A 2004 film adaptation of the same name, directed by Matthew Vaughn and starring Daniel Craig, had a largely unchanged storyline and received positive reviews.

==Characters==
- The Narrator – A highly intelligent 29-year-old drug dealer hoping to pack up his earnings and leave the game to live life as "a gentleman of leisure" when he reaches the age of 30.
- Mister Mortimer – A black ex-convict with a short temper. He is the Narrator's closest friend and one of the reasons why the Narrator has been able to carry on business so long.
- James Lionel Price – Kingpin and drug lord, fancies himself the "don" of northern London's entire drug enterprise.
- Gene – Jimmy Price's loyal gundog.
- Edward Temple – A business contractor and wealthy socialite. Reluctant buddy of Jimmy Price.
- Charlotte Temple – Edward's uncontrollable, run-away daughter.
- Trevor Atkins (aka Kinky) – Charlotte's boyfriend. A cocaine addict.
- The Duke – A flashy and careless gangster who steals a large shipment of ecstasy pills.
- Sidney – Old friend and errand boy of the duke.
- Tammy – Sidney's pseudo-girlfriend and the Narrator's love interest.
- Clarkie – Narrator's protégé, who is also a member of one of London's leading crime families. Narrator takes Clarkie on as a protégé, partly out of favour and respect for Clarkie's family.
- Terry – Morty's protégé. As Clarkie is the future "brains" of the operation, Terry is the future "muscle" of the operation.
- Klaus – A sadistic German bent on retrieving the Ecstasy pills stolen by the Duke and his team.
- Freddie Hurst – An annoying, obese figure from Morty's past. Also, one of the primary reasons for Morty's incarceration.
- Cody Garret (alias Billy Bogus) – An old childhood friend of Narrator. He is an exceptional con-man, with a knack for mimicry and impersonation.
- Nobby – Employee of Loveland, Morty's sex shop front.
- Mister Troop – Ex-military, head bodyguard of Edward Temple.
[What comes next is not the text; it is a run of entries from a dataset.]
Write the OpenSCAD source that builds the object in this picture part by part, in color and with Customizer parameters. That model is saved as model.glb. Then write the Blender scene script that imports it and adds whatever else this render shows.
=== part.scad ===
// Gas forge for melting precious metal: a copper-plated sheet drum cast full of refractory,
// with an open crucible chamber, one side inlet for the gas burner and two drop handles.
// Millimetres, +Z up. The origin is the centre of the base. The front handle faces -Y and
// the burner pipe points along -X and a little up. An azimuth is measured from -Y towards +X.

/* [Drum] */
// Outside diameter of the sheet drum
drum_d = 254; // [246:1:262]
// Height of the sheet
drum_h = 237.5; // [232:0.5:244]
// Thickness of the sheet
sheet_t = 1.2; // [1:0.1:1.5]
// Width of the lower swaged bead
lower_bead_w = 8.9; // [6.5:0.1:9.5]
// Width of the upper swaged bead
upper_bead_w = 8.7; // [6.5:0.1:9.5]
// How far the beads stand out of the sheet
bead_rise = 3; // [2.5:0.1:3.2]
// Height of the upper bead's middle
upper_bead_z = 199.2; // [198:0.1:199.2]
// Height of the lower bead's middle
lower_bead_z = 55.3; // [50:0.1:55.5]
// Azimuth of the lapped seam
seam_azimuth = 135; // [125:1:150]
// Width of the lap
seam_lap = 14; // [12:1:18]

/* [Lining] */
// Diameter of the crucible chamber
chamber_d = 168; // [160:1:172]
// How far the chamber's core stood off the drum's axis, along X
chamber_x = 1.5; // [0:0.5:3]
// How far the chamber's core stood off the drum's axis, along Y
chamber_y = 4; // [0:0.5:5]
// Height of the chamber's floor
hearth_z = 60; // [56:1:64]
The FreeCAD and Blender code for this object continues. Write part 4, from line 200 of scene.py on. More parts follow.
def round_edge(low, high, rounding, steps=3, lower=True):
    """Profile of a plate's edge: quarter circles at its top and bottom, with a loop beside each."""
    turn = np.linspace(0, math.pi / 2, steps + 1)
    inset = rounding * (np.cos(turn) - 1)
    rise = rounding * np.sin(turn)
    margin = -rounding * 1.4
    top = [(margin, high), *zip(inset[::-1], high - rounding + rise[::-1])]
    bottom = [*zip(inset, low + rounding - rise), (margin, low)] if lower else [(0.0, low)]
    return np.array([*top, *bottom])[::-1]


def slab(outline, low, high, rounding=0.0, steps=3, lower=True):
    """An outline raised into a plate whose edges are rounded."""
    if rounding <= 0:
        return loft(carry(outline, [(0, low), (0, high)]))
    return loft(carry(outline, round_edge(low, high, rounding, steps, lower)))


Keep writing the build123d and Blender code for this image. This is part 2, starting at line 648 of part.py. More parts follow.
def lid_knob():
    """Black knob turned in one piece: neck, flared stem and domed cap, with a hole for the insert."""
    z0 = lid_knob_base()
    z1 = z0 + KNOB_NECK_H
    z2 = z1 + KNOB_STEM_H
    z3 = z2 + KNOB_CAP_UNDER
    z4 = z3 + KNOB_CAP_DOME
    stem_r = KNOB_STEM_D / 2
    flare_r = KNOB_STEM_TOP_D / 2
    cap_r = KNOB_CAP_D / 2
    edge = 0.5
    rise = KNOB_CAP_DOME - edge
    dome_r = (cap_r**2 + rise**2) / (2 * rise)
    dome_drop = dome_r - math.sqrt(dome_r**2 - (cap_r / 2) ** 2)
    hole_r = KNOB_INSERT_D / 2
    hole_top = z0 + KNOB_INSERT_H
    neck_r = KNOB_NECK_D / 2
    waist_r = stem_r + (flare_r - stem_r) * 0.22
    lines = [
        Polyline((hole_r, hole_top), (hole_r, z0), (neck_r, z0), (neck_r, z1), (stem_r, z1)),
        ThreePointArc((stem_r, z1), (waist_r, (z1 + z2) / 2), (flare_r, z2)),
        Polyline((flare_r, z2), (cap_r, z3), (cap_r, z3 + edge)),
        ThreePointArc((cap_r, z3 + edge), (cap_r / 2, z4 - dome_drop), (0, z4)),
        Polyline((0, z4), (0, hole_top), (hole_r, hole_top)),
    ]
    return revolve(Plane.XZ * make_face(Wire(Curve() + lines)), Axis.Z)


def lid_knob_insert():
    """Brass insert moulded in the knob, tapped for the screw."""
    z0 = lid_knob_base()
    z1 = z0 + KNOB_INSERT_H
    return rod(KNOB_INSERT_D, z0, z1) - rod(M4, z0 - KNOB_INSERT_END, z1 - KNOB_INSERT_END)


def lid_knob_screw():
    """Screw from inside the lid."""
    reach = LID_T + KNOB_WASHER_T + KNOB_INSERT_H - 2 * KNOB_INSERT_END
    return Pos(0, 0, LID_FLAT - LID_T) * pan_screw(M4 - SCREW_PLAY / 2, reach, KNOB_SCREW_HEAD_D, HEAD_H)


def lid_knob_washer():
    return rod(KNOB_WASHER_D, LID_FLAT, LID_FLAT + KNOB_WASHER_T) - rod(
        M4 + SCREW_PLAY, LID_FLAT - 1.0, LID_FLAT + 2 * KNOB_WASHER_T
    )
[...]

- Lawrence Francis Gower (alias 'Crazy' Larry Flynn) – A crazed homosexual gangster who was friends with Gene and Morty. Gene was forced to kill him after Larry went "overboard" and started strangling rent boys
- Albie Carter – Jimmy Price's connection with the Regional Crime Squad.

==Audiobook==
An audiobook of "Layer Cake' was released on January 22, 2006. Lasting 13 hours and 15 minutes, the unabridged 2000 novel was read by Paul Thornley. It was published and released by Recorded Books Inc.